Camminare e percorrere fino in fondo  quei corridoi bui e poco illuminati è suggestivo, ma a tratti anche fastidioso per i sensi. L’aria è pesante, ma si accompagna alla leggera aria fresca che passa attraverso l’imponente struttura antica e che fa rumore mentre spinge sulle pesanti pareti.
Dopo un po’ ci si abitua a quella sensazione e la mente si rilassa, nonostante il caldo e l’afa che lì sotto fa respirare quasi a fatica mentre senti l’eco del tuo stesso respiro. Si può avvertire un senso di solitudine lì dentro, in quel posto a cui nessuno fa caso. Ammetto che quella solitudine può essere utile, soprattutto se avvertita in un posto da un fascino così sottile, che dà piacere ai sensi dell’anima.

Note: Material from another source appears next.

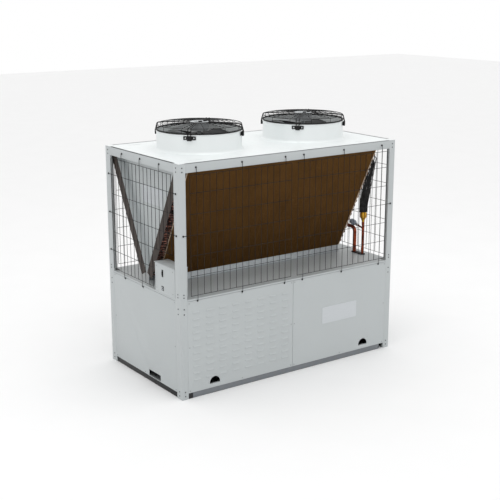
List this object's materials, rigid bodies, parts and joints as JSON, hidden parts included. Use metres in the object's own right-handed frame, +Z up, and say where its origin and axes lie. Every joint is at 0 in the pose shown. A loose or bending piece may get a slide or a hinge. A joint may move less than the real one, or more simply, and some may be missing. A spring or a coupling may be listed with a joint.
{
  "type": "air-cooled heat pump",
  "caption": "Air-cooled heat pump with a closed cabinet below, a V of finned coils behind wire guards, and fans in drawn rings on the deck.",
  "frame": {"origin": "on the floor at the middle of the footprint", "axes": "+X along the unit, the louvred front looks to -Y, +Z up"},
  "size_m": [2.2742, 1.2192, 2.173],
  "materials": {
    "cabinet_paint": "light grey powder coat, satin",
    "deck_paint": "near-white powder coat, satin",
    "galvanised": "galvanised sheet",
    "base_grey": "dark grey paint",
    "coil_fins": "brown coated fins",
    "coil_bends": "dark coated tube bends",
    "copper": "bare copper, lightly tarnished",
    "brass": "turned brass",
    "sleeve_black": "black foam sleeve",
    "black_wire": "black coated wire",
    "motor_grey": "grey painted casting",
    "black_plastic": "matt black moulding"
  },
  "bodies": {
    "cabinet": {"corner_post_front_left": "cabinet_paint", "corner_post_front_right": "cabinet_paint", "corner_post_back_left": "cabinet_paint", "corner_post_back_right": "cabinet_paint", "foot_brackets": "galvanised", "base_rails": "base_grey", "floor_pan": "galvanised", "front_panel_left": "cabinet_paint", "front_panel_right": "cabinet_paint", "back_panel_left": "cabinet_paint", "back_panel_right": "cabinet_paint", "end_panel_left": "cabinet_paint", "end_panel_right": "cabinet_paint", "cabinet_top": "cabinet_paint", "coil_ridge": "galvanised", "coil_front": "coil_fins", "coil_back": "coil_fins", "tube_sheets": "galvanised", "return_bends": "coil_bends", "coil_hangers": "galvanised", "v_panel_left": "cabinet_paint", "v_panel_right": "cabinet_paint", "suction_headers": "copper", "feeder_bundles": "sleeve_black", "distributors": "brass", "liquid_pipes": "copper", "suction_pipes": "copper", "filter_driers": "motor_grey", "pipe_grommets": "black_plastic", "bend_covers": "coil_bends", "top_rails": "cabinet_paint", "deck_left": "deck_paint", "deck_right": "deck_paint", "fan_guard_left": "black_wire", "fan_guard_right": "black_wire", "fan_motor_left": "motor_grey", "fan_motor_right": "motor_grey", "wire_guard_front_left": "black_wire", "wire_guard_front_right": "black_wire", "wire_guard_back_left": "black_wire", "wire_guard_back_right": "black_wire", "wire_guard_end_left": "black_wire", "wire_guard_end_right": "black_wire", "isolator_box": "cabinet_paint", "isolator_fittings": "black_plastic"},
    "fan_left": {"impeller_left": "black_plastic"},
    "fan_right": {"impeller_right": "black_plastic"}
  },
  "joints": [
    {"name": "fan_left_spin", "type": "hinge", "parent": "cabinet", "child": "fan_left", "pos_m": [-0.552, 0, 2.028], "axis": [0, 0, 1], "continuous": true},
    {"name": "fan_right_spin", "type": "hinge", "parent": "cabinet", "child": "fan_right", "pos_m": [0.552, 0, 2.028], "axis": [0, 0, 1], "continuous": true}
  ]
}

L’aria sembra non passare sotto gli alti, profondi e scuri corridoi e così sembra non passare nemmeno il tempo. Le ore si arrestano e tutto appare immobile, i minuti si cristallizzano sotto l’aria bollente e umida.
Mentre i vestiti diventavano un tutt’uno con la pelle e la carne, non mi rendevo conto delle ore e del mondo lì fuori quelle mura antiche che continuava a scorrere, mentre io me ne stavo lì a pensare.
Mi resi conto di dover tornare, non perché mi sentivo sola, ma perché l’idea dell’oscurità mi terrorizza, soprattutto in un posto sperduto, ma vicino, come quello.

Conclusioni

Sono sicura che tutti ricerchino, talvolta, la solitudine. Un posto dove non hai bisogno di sforzarti per poter non ascoltare le voci della gente, le grida e le risate o le auto rumorose. Tutti abbiamo bisogno di un posto, un posto dove addirittura puoi riascoltare l’eco dei tuoi stessi passi.
Allo stesso tempo, credo che posti come questi vadano riscoperti e non solo dagli introversi e dai solitari come me. Credo che vadano valorizzati per rispetto nei confronti di una memoria storica collettiva che rischia di essere occultata – non solo dal degrado – e abbandonata. Pensare che posti così siano sconosciuti alla maggior parte delle persone è sconvolgente. Non parlo solo del posto da me visitato, ma tutti i resti archeologici che arricchiscono il resto del territorio, comprese altre ville, templi o terme di epoche antiche.